When you consider that the NFL stepped in at all it’s a bit of an anomaly. Out of those 14 who were charged, the NFL issued two suspensions: AJ Jefferson was suspended four games in 2013 and LeRoy Hill was suspended for one game and lost an additional game check in 2008. Otherwise, all players involved in domestic disputes were punished by their teams. This usually resulted in a release and nothing more. However, in one extreme instance in 2012 the Vikings suspended cornerback Chris Cook indefinitely (ultimately 10 games) for his gruesome domestic attack that left his girlfriend bloodied and in the hospital.

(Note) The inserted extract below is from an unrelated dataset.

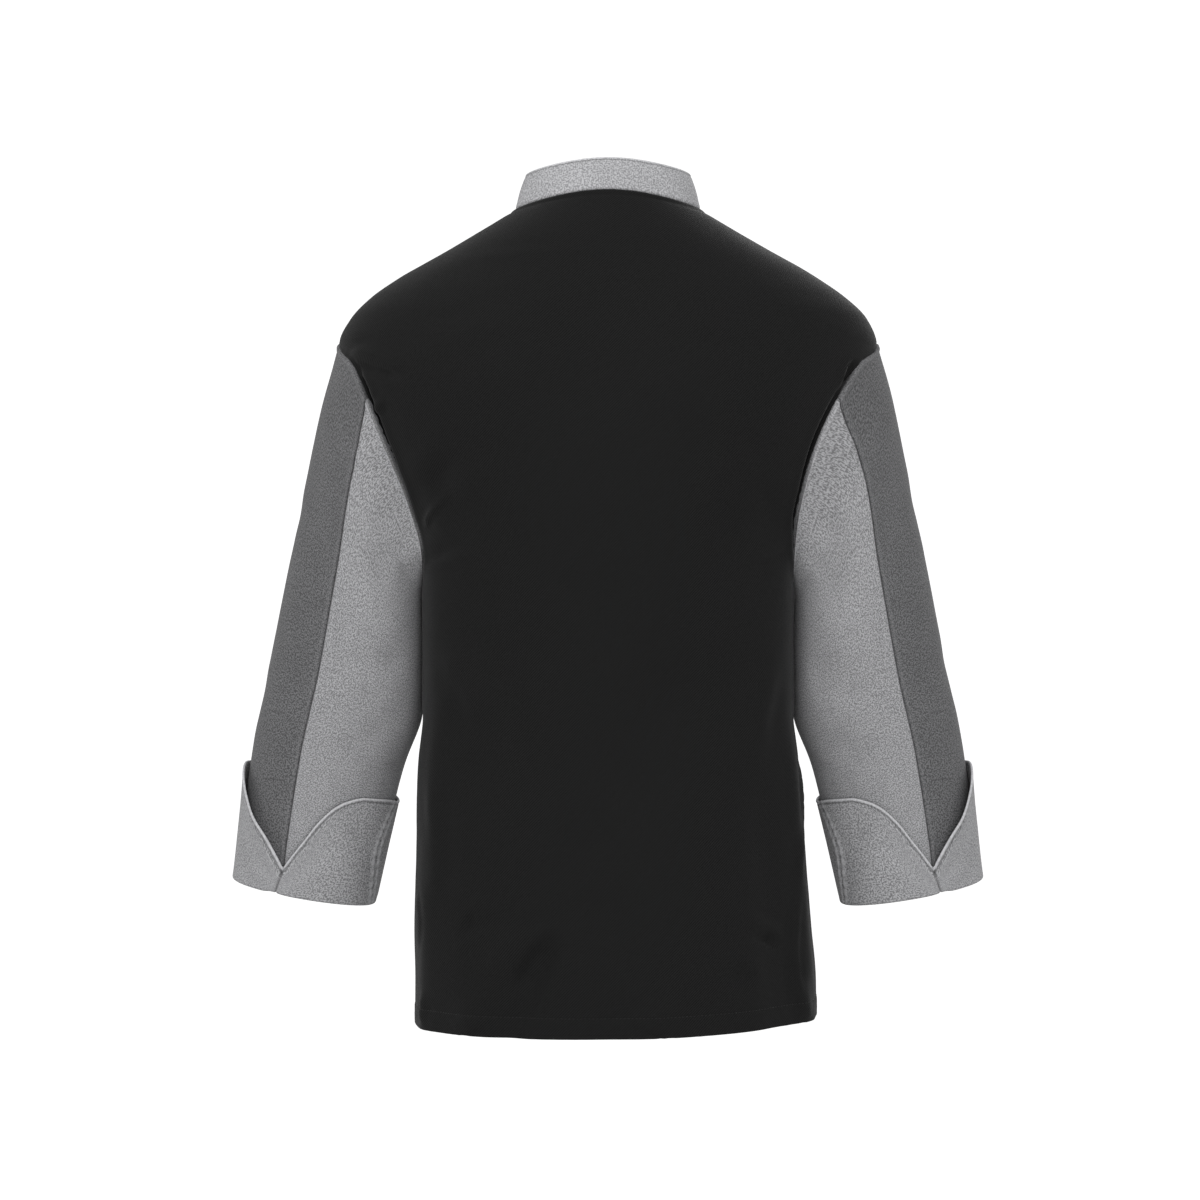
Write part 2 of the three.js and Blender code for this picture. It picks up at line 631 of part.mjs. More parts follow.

In other words, the system wasn’t broken. In a case by case approach teams—specifically the Ravens—should have handled the issue themselves without the NFL’s direct involvement. Teams have always done so in an appropriate manner. Instead, desperate to maintain an artificially clean image, the league office stepped in.
“I take responsibility both for the decision and for ensuring that our actions in the future properly reflect our values. I didn’t get it right. Simply put, we have to do better. And we will.” These were the words from commissioner Roger Goodell yesterday as he issued the new policy. Don’t believe it.
Goodell is a man who doesn’t make brash decisions. Before issuing Rice’s two-game suspension he consulted with the Ravens organization, Rice and his fiancee (now wife) Janay, members of the league office, and likely the police as well. He knew every element of this case and decided that two games was fair given the circumstances. Is it truly reasonable to believe that Goodell, the straight-laced, image conscious, disciplinarian, would find himself to be that gravely wrong on his decision? C’mon man! This is nothing but a PR move, don’t buy into it.